──────── Information supplied
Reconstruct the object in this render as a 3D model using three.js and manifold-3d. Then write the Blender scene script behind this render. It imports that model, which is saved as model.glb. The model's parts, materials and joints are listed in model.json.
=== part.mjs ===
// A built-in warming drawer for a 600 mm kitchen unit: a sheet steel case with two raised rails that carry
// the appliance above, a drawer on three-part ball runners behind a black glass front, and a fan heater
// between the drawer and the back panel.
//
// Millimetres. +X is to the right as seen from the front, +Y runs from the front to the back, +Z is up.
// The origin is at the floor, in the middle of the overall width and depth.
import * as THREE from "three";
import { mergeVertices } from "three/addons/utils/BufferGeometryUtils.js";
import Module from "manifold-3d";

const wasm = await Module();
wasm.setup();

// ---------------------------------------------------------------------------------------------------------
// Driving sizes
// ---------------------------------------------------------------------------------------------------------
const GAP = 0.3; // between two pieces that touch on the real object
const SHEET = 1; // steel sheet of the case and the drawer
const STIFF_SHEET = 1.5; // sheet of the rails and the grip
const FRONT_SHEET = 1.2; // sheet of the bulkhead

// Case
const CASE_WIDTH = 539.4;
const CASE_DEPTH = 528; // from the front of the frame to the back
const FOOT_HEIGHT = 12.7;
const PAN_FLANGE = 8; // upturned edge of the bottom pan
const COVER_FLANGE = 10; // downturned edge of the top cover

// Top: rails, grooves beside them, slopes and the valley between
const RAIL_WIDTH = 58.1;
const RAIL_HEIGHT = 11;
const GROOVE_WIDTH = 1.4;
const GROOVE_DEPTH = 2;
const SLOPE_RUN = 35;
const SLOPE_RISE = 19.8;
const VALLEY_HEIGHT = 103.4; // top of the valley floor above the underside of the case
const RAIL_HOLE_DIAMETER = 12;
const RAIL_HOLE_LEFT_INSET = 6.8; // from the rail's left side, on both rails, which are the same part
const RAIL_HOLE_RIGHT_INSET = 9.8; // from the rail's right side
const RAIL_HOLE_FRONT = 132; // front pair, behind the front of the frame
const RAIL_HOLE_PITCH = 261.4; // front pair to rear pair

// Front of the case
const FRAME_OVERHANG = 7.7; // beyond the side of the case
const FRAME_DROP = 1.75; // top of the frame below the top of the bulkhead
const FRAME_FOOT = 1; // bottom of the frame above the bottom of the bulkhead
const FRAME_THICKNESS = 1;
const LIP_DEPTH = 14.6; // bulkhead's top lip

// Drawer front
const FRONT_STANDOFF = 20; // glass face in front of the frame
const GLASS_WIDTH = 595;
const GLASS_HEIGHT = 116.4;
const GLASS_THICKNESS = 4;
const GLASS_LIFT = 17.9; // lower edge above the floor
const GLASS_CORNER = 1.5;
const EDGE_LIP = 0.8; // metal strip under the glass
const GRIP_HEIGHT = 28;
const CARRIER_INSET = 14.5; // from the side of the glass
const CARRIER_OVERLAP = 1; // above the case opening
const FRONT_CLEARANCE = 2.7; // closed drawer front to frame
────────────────
Exercise objective: Output exactly the leading lines of the data, up to and including the line marked by "wasm.setup();".

Output below:
Reconstruct the object in this render as a 3D model using three.js and manifold-3d. Then write the Blender scene script behind this render. It imports that model, which is saved as model.glb. The model's parts, materials and joints are listed in model.json.
=== part.mjs ===
// A built-in warming drawer for a 600 mm kitchen unit: a sheet steel case with two raised rails that carry
// the appliance above, a drawer on three-part ball runners behind a black glass front, and a fan heater
// between the drawer and the back panel.
//
// Millimetres. +X is to the right as seen from the front, +Y runs from the front to the back, +Z is up.
// The origin is at the floor, in the middle of the overall width and depth.
import * as THREE from "three";
import { mergeVertices } from "three/addons/utils/BufferGeometryUtils.js";
import Module from "manifold-3d";

const wasm = await Module();
wasm.setup();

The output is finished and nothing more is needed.